[Given information]

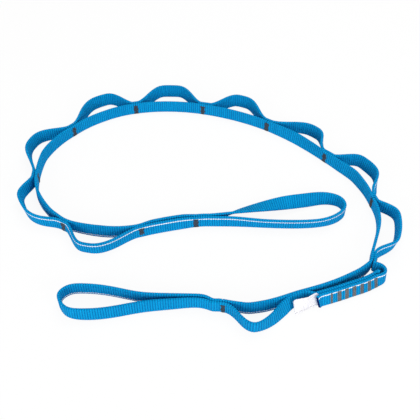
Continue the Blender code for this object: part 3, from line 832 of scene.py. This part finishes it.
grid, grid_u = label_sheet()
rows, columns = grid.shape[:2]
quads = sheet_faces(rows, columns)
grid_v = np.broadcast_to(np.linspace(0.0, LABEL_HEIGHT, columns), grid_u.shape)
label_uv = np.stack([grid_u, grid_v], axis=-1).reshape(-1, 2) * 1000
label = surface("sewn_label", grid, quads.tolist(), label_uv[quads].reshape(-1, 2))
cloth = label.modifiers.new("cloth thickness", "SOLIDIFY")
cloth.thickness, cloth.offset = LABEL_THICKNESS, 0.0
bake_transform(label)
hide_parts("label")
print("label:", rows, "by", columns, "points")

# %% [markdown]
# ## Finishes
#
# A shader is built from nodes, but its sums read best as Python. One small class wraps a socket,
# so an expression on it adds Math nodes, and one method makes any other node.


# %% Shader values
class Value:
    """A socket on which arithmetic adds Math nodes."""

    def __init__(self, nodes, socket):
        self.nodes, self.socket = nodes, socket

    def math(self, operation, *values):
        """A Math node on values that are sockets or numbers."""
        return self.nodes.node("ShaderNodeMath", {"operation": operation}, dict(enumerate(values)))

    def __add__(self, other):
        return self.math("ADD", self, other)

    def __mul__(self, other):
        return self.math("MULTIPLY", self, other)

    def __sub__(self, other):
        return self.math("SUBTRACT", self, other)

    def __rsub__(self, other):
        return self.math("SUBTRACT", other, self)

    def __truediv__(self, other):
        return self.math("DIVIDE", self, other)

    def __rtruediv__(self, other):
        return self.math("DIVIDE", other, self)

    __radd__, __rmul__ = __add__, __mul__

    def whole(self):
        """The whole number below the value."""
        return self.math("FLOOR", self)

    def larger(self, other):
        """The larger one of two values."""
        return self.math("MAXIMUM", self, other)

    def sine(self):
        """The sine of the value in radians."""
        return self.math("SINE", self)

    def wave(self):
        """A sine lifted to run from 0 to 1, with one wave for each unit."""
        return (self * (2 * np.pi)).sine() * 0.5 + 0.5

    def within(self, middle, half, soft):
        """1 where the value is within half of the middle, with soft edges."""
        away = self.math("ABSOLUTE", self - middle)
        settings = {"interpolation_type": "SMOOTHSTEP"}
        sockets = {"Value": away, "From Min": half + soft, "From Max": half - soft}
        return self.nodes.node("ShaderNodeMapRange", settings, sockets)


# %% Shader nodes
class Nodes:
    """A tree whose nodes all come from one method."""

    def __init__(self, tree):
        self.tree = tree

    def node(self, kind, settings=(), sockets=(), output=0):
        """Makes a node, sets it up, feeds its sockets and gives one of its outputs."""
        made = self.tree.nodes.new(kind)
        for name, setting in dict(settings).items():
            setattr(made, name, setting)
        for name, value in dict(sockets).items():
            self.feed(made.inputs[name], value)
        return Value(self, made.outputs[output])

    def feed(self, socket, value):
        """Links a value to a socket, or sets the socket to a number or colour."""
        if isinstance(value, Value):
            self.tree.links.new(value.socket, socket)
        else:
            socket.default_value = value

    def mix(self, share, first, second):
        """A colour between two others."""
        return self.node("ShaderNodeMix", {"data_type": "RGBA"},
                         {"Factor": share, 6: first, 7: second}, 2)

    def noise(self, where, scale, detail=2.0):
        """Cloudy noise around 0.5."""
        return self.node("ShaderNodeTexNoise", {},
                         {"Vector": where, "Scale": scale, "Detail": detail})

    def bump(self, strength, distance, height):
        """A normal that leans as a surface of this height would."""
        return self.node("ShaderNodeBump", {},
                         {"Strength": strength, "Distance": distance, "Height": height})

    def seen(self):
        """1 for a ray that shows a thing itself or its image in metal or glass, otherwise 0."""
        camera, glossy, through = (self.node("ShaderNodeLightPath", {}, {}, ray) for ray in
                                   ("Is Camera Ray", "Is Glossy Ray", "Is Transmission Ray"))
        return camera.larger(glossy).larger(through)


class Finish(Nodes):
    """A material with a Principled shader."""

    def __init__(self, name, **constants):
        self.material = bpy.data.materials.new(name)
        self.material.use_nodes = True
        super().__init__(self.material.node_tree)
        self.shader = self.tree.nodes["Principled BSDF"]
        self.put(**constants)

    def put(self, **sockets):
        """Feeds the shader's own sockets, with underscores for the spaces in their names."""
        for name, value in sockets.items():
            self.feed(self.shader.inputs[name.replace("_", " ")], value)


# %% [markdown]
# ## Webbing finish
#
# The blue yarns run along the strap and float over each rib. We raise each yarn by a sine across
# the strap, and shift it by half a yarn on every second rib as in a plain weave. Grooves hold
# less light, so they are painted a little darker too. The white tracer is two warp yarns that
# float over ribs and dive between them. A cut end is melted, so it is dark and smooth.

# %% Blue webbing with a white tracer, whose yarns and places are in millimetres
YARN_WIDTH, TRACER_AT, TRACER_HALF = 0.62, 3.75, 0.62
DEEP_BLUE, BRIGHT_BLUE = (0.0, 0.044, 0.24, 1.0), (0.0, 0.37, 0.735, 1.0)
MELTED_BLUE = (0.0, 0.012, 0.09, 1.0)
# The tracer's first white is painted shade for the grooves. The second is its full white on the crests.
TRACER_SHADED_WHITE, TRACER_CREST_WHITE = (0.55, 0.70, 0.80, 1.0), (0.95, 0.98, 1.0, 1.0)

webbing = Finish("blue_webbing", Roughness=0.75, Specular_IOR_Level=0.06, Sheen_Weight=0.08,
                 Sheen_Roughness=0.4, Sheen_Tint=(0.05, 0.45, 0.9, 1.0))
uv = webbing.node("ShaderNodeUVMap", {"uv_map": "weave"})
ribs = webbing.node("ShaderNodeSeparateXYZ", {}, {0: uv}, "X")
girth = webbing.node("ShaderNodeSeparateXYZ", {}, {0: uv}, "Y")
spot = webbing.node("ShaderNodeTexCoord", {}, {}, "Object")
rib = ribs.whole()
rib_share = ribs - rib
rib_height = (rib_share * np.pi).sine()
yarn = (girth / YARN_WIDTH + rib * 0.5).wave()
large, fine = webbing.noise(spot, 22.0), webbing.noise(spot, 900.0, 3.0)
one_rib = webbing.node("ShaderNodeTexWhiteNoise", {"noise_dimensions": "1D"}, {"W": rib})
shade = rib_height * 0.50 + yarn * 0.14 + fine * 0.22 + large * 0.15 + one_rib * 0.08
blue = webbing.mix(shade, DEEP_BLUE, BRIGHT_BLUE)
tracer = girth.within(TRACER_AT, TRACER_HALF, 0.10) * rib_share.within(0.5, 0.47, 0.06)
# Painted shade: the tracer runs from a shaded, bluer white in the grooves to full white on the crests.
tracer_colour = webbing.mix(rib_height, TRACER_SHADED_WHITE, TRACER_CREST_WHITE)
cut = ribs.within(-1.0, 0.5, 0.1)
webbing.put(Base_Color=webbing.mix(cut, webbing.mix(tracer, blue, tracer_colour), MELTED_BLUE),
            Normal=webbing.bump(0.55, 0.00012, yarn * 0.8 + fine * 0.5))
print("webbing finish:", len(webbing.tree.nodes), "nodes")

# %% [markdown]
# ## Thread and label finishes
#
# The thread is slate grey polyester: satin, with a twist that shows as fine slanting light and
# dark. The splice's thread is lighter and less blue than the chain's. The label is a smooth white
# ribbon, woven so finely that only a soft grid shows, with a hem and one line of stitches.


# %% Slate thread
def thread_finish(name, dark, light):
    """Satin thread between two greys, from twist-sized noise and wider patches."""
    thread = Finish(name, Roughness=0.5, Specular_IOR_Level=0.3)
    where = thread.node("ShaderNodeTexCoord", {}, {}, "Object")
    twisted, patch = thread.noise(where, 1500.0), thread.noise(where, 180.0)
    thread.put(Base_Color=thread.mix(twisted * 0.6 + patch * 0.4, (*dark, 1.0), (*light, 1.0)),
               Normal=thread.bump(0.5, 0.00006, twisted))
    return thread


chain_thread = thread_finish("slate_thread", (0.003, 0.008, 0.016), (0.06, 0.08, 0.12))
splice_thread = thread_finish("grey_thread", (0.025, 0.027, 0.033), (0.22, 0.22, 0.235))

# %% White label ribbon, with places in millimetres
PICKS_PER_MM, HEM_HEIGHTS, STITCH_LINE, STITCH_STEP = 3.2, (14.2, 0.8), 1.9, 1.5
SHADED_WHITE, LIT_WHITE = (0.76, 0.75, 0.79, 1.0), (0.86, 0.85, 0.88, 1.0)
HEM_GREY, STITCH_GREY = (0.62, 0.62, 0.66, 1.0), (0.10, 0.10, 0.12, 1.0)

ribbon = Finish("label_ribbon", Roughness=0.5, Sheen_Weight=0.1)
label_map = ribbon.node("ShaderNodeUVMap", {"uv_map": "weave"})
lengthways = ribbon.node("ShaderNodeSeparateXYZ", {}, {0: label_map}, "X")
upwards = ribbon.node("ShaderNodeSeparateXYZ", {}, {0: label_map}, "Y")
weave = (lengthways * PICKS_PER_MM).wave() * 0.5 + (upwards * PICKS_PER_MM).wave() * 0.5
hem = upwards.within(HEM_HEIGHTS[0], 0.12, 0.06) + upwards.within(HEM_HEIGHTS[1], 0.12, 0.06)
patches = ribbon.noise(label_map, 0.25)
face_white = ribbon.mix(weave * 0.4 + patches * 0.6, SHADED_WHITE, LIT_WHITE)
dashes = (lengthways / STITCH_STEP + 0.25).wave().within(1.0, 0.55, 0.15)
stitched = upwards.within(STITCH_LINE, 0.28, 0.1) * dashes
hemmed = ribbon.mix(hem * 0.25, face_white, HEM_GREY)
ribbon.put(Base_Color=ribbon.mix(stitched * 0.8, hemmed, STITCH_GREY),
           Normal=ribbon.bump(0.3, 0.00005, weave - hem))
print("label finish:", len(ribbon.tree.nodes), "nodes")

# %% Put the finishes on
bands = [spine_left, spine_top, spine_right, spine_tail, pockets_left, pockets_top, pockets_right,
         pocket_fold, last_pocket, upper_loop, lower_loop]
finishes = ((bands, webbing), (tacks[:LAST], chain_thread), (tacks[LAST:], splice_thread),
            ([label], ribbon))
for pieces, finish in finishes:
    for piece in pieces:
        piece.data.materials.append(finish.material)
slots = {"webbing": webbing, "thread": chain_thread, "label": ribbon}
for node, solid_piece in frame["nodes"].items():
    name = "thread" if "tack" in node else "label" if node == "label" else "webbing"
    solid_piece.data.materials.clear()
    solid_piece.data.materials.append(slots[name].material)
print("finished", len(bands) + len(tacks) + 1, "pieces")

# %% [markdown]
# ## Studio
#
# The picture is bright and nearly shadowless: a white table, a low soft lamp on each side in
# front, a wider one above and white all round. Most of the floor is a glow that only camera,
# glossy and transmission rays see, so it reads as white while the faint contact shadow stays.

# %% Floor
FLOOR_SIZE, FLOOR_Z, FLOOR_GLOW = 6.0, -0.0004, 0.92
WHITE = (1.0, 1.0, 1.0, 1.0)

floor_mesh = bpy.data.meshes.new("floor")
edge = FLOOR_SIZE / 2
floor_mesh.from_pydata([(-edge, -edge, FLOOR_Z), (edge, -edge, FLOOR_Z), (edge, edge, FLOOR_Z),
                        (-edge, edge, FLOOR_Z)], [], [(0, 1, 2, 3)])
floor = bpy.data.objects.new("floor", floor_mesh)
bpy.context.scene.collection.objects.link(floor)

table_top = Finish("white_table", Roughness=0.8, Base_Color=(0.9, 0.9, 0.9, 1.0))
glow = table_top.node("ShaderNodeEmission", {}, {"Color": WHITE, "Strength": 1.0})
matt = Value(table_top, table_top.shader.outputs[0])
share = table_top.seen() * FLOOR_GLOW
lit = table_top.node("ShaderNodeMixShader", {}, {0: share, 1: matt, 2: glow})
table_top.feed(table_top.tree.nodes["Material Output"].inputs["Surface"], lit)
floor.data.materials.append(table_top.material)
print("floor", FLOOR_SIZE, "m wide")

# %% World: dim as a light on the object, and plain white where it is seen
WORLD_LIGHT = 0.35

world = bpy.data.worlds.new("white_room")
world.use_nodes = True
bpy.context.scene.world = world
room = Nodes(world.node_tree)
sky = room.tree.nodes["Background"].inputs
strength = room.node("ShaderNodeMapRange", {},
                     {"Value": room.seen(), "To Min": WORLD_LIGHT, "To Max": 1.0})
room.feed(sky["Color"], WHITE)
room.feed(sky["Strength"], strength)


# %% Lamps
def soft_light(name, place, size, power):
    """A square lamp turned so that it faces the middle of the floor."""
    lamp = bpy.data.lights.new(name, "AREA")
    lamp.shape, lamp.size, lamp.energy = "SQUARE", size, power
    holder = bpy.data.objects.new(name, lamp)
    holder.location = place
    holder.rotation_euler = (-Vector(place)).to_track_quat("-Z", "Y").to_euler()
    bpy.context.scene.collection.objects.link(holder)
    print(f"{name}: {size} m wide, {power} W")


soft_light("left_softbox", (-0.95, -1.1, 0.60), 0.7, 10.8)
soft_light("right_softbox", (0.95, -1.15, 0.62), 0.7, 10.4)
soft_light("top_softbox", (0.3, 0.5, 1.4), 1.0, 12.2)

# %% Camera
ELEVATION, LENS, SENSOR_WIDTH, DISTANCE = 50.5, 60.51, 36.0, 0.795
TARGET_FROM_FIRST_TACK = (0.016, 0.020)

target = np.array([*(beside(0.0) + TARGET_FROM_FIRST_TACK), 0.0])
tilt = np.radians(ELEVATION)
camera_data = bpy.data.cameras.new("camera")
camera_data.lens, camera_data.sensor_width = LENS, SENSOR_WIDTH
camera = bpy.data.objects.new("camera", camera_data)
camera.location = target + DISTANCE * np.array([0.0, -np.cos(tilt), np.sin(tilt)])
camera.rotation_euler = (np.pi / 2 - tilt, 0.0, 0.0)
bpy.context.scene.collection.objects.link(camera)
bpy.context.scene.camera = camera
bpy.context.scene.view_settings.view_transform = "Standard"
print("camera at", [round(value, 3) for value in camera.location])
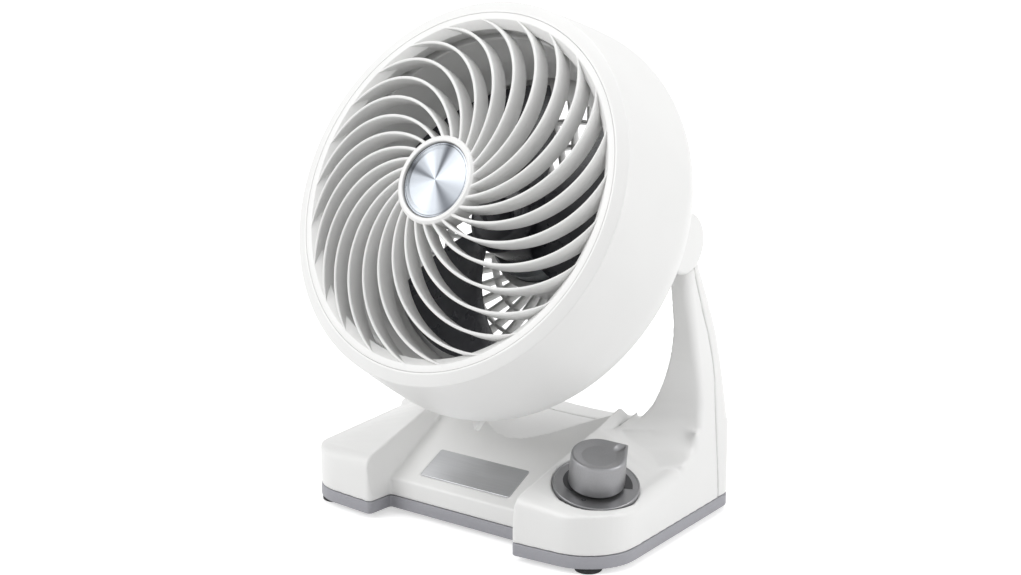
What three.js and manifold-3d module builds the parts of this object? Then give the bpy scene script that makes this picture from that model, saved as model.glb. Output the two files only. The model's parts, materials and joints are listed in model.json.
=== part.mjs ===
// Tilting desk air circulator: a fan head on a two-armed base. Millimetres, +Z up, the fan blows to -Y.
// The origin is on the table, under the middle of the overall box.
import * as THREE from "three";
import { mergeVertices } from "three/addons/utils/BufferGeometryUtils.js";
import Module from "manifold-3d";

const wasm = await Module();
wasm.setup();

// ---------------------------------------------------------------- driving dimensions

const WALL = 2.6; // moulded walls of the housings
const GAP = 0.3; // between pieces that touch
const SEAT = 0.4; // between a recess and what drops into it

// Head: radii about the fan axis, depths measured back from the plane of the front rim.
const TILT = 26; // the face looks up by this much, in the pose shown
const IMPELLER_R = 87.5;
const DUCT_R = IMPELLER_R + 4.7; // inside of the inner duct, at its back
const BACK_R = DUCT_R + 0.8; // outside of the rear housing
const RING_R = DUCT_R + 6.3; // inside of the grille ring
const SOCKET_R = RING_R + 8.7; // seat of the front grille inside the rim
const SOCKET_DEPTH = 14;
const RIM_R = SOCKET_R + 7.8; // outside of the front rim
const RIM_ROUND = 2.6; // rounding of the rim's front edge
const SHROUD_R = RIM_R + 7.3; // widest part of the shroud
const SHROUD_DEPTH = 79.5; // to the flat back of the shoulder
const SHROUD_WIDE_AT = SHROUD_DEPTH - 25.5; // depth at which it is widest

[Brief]
Quote exactly the first line of the entries and every line after it, stopping with the line that contains "bake_transform(label)".

[The response]
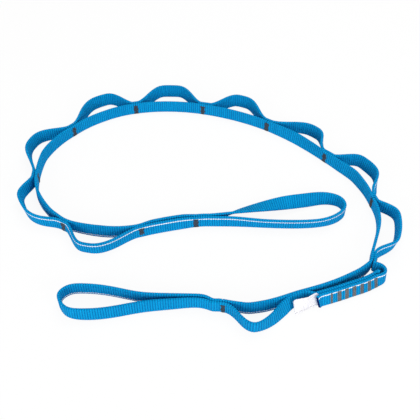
Continue the Blender code for this object: part 3, from line 832 of scene.py. This part finishes it.
grid, grid_u = label_sheet()
rows, columns = grid.shape[:2]
quads = sheet_faces(rows, columns)
grid_v = np.broadcast_to(np.linspace(0.0, LABEL_HEIGHT, columns), grid_u.shape)
label_uv = np.stack([grid_u, grid_v], axis=-1).reshape(-1, 2) * 1000
label = surface("sewn_label", grid, quads.tolist(), label_uv[quads].reshape(-1, 2))
cloth = label.modifiers.new("cloth thickness", "SOLIDIFY")
cloth.thickness, cloth.offset = LABEL_THICKNESS, 0.0
bake_transform(label)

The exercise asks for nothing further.